I think the reporting we did was a contribution, but in many ways the reporting
from Hong Kong was better. They had more people, they had files and they were
getting bits and pieces of information from different parts of China -- people
who left China, travelers, provincial radio broadcasts. So there were a number
of things that they in Hong Kong saw in better perspective than we did sitting
in the Liaison Office. I think what we did was a contribution but it didn't
supplant the China watchers in Hong Kong."
--Herbert E. Horowitz, (economic counselor, Beijing, 1973-1975)
Jonestown, Guyana
American diplomats have been observers of many horrific events--wars, disasters,
pogroms and plagues--but once in a while they find themselves unwilling participants
in such events. One of the most terrible of these was the mass suicide of over
nine hundred American citizens in the People’s Temple cult in Guyana.
Congressman Leo Ryan of California flew to Jonestown to check on complaints
that some cult members were being held there against their will. He found that
to be the case and along with the embassy’s deputy chief of mission and
a group of newsmen went to the small airport near the temple to leave the area.
"[Members of the cult were on a] cart that was being towed by the tractor.

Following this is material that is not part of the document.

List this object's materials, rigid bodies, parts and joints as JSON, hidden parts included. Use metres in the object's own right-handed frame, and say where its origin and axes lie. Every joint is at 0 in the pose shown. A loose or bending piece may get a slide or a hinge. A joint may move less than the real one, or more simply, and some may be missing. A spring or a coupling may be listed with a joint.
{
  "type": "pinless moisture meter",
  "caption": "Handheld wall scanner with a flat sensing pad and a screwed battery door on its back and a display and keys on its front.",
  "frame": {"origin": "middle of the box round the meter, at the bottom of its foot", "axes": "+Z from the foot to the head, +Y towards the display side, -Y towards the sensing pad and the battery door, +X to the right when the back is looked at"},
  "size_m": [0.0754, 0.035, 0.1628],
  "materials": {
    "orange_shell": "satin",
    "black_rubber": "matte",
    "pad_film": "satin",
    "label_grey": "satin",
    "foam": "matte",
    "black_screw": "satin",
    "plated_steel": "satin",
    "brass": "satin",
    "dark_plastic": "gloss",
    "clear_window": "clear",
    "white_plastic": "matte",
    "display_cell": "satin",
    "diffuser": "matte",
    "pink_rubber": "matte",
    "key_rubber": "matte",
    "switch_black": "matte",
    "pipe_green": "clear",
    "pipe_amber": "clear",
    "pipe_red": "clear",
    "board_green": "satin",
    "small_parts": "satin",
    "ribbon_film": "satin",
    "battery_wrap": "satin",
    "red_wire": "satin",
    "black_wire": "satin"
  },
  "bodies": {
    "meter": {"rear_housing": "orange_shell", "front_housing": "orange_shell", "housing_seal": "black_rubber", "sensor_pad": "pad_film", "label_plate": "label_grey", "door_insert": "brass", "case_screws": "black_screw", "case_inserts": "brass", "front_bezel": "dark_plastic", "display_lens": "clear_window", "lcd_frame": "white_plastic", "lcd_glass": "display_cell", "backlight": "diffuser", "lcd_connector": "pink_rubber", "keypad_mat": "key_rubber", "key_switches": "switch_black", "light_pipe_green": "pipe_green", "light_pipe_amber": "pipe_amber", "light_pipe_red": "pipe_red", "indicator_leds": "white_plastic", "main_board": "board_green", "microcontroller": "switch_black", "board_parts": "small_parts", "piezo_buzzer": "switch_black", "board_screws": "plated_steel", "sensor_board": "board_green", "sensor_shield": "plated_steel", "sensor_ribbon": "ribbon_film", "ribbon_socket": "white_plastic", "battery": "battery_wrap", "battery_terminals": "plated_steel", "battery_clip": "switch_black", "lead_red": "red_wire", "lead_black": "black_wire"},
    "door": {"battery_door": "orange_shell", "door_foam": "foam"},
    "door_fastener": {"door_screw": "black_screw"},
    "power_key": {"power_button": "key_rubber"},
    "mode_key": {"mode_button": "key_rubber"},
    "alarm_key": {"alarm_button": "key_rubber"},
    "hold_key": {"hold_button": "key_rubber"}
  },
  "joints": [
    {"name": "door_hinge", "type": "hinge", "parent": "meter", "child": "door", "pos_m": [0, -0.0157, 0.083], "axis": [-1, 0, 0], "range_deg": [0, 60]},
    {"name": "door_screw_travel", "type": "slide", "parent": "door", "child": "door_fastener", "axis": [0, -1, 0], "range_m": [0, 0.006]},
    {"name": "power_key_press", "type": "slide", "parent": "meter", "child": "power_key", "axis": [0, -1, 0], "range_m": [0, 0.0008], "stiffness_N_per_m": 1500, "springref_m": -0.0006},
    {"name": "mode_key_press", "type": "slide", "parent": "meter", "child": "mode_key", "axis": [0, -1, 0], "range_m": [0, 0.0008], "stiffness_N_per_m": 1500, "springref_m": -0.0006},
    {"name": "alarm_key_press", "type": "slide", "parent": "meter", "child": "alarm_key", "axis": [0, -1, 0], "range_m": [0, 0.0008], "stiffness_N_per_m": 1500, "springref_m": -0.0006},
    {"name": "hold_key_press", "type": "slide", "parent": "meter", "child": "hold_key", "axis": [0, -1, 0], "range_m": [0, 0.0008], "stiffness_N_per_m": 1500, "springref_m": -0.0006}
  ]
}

They had various guns--shotguns, 22s, 306 and various other things, but no automatic
weapons. And they began firing. The congressman was obviously a target. He and
I ran around the front nose of the aircraft. The tractor which had the cart
from which people were firing at us was between the airplane and the bush on
the one side of the airstrip so those people who were closer to the bush could
run off into the bush, while those of us at the airplane and in front of it
didn't have much of a place to go. We decided to independently run across the
tarmac to the protection of some houses and trees on the other side. About at
that stage the NBC television tape ends with the murder of the cameraman. It
was all filmed from the time the firing began. He was obviously a target. I
got to the other side of the airplane and decided that there was just no way
that I could possibly make it across another seventy-five yards of open territory
and decided that I would play dead. As I was about to artistically fall to the
ground, and indeed I must have almost been on the ground, somebody shot me.

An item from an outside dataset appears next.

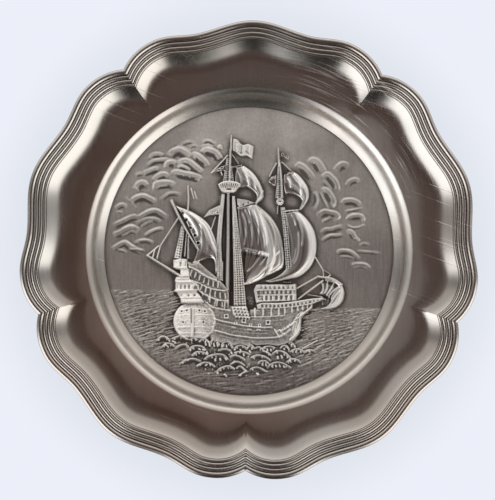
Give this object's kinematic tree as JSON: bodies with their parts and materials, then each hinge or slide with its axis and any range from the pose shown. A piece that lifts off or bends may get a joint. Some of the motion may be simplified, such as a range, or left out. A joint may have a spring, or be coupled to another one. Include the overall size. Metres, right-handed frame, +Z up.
{
  "type": "pewter wall plate",
  "caption": "Lobed cast metal wall plate with a reeded rim and a sunk round medallion showing a sailing ship, clouds and sea in low relief; hangs flat on a wall.",
  "frame": {"origin": "centre of the medallion's flat back, on the wall's face", "axes": "+X to the viewer's right, +Y from the plate into the wall, +Z up; the relief faces -Y"},
  "size_m": [0.2397, 0.0167, 0.2401],
  "materials": {
    "pewter": "antiqued pewter: warm grey, satin, darker in the hollows and brighter on the ridges"
  },
  "bodies": {
    "root": {"plate": "pewter"}
  },
  "joints": []
}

[In Indiana where I am from you only shoot birds on the fly you don't shoot
them on the ground.] Somebody got me with a 22 long. As I later learned I wasn't
badly hurt. It had entered my left thigh and lodged up near the spine--it is
still there, it is more dangerous to take it out than leave it alone.
Anyway, I was on the ground there. Staccato firing continued for what seemed
like a long time, but probably couldn't have been more than a couple of minutes.
I had thought that the reason I didn't want to run across the tarmac or try
to go any further was because I thought we were in a cross-fire between the
big truck that was parked on the other side of the tarmac from the tractor.
I had thought that we were being fired on from that truck. Later only one other
person thought we had been fired on from that truck, so I don't know whether
we were or not. Anyway, I was convinced we were and that I would never make
it past that truck.
I lay on the ground and the firing stopped. I was trying to pretend that I was
dead. I couldn't decide whether I would be more convincing playing dead with
my eyes open or closed. Finally I decided that I at least would like to see
those bastards. I heard feet on the loose stones of the dirt on the tarmac and
a shotgun went off. More steps and the shotgun went off again. Ryan had obviously
been hit more than once. I had seen those five or six feet from me curled around
the wheel of the airplane landing gear apparently for protection. The shotgun
continued for five shots including right next to me--Ryan. I was waiting for
the next shot which never came. To this day I do not know why. I suspect that
it was a five shot shotgun and the last one was used on Ryan.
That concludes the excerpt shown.